暴れん坊将軍の観方 ああ面白いTV時代劇

 二年目に入って半年も経とうとしているコロナ禍、「時代劇チャンネル」を見る時間がたっぷりある。

 昭和生まれの単純思考の私は純粋に勧善懲悪に喝采すると同時に、時代考証のみならず夫々多くの突っ込みどころを探しては楽しんでいる。

今回はそんなところを突っ込みながら鑑賞する楽しみ方をいくつかご披露しよう。

対象は数あるシリーズ時代劇の中でも

「吉宗評判記 暴れん坊将軍」を中心にとりあげよう。

 

「暴れん坊将軍」

 某国のトップ、将軍様が親子二代にわたってあこがれ(ているのではないかといわれている)白馬に跨った徳川吉宗が波打ち際を疾走するあれだ。

このシリーズの面白い鑑賞方法と視点をいくつか紹介しましょう。

 

・貧乏旗本の次男坊 徳田新之助、長男ではないので家督を継ぐ必要もなく、ふらふらしているという設定だが、かなりお節介焼きだ。見方によってはお節介が過ぎて付きまといに近いストーカーと間違われるのではないかというような場合も時折見受けられる。

・「良かったら話してみないか?」知り合って間もない人間にだれが深刻な悩みを事細かに話すだろうか? ところがさすが上様の人間性か大半が徳田様ならと話してしまうのだ。

・徳田新之助が寝ている姿をほとんど見ない。め組に居候しているとすれば、どこの部屋で寝ているのだろうか。あるいは居候と言いながら毎日江戸城へ帰って寝るのであろうか? お風呂はめ組の連中と銭湯へ行くのであろうか。

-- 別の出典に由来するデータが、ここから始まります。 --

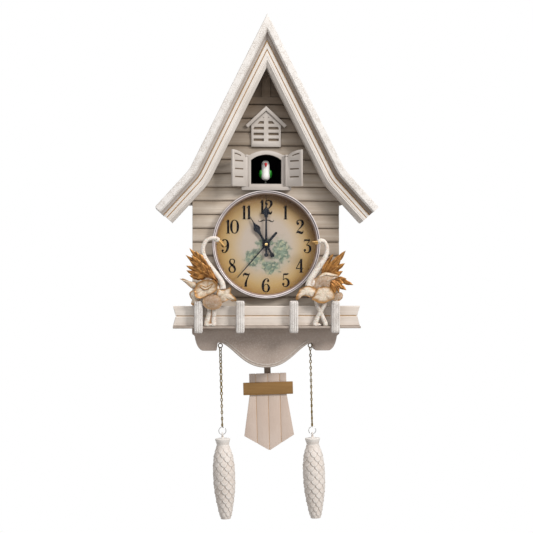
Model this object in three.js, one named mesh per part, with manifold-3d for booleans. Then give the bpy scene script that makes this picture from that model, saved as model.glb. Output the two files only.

・悪だくみ中の部屋にどこからともなく響く吉宗の声、絶対に拡声器を使っているはず。

また時折、障子を破って飛んでくる扇子。広がった扇子がどうやって入ったのだろう桟を折ったのだろうか?すごいことだ。

・「余の顔を見忘れたか!」クライマックスの導入部だ、「う、う、う、上様」となるのが定番だが、「さあどなたでしょう?」となった場合はどうなるのか?

「余だ、余だ」

「え、見覚えがありませんが」

「ええい、余だ、吉宗だ!」

「まさか、ご冗談を。」、、、、、、、、ずうっと続く。

・「余の顔を見忘れたか!」に正しく反応するパターンは大きく分けて二通りある。

一のパターン

「上様の名をかたる不届きものだ、皆の者、切り捨てい!」

このパターーンでは、徳田新之助を上様と認めず偽物と断じている。つまり、出会ってきた(「であえであえ」は「出てきて相手をしろ」という命令語。)多くの下侍(しもざむらい)との関係では、自分がこの場面では最上位の権力者であり、この偽物を討つことは吉宗への忠義と言える。従ってその命令を忠実に守り、偽物の吉宗に切りつけるべきだと下侍が考えるのは当然で、主従の関係はこれまで通りの状態が維持されている。

二のパターン

「ええい、もはやこれまで、上様だとてお手向かい致しますぞ、皆の者切り捨てい!」

このパターンになると、目の前の徳田新之助が上様であるということを動員した下侍の前で認めている。この段階では、自分よりはるかに身分の高いものがいるという事実に下侍みんなが気付いている。部長がえばって部下に命令を出しているところに社長が現れたようなものだ。部長が部下にし「社長をこの場で首にしろ」と言っているようなもの。

はたして下侍は盲目的に上様と分かっていて切りつけることが出来るであろうか?

躊躇する、あるいは掌を返したように吉宗に加勢するものがあっても良さそうなものだ。

さて、今回のシリーズはどのパターンであろうか?

・殺陣のシーンでは意外に障子、襖が破れていない。

・「成敗‼」それまで下侍たちは全て峰うちで倒していたが、最後の悪者は裁判にもかけずに切り殺すのだが、そこだけは配下の男女二人に任せる。自分は傷害罪程度で済ませ殺人罪は配下の者にということであろうか?首謀者としての殺人罪もまぬがれまい。

 

・暴れん坊将軍に限らずとかく時代劇の尾行は下手である。あまりにも近い、あんなこそこそ歩きを街中でしていたら、ほとんど不審者、バレバレだ。

 

それにしても、徳田新之助! 真面目に政(まつりごと)しろよ!

毎週毎週こんなに悪得商人とそれにつるむ大名や家老、江戸留守居役等がいる社会とは何事か。

 

お忍びで切って捨てて一件落着がまともな政治とは思えない。

 

そして、今日も時代劇チャンネルを漁る。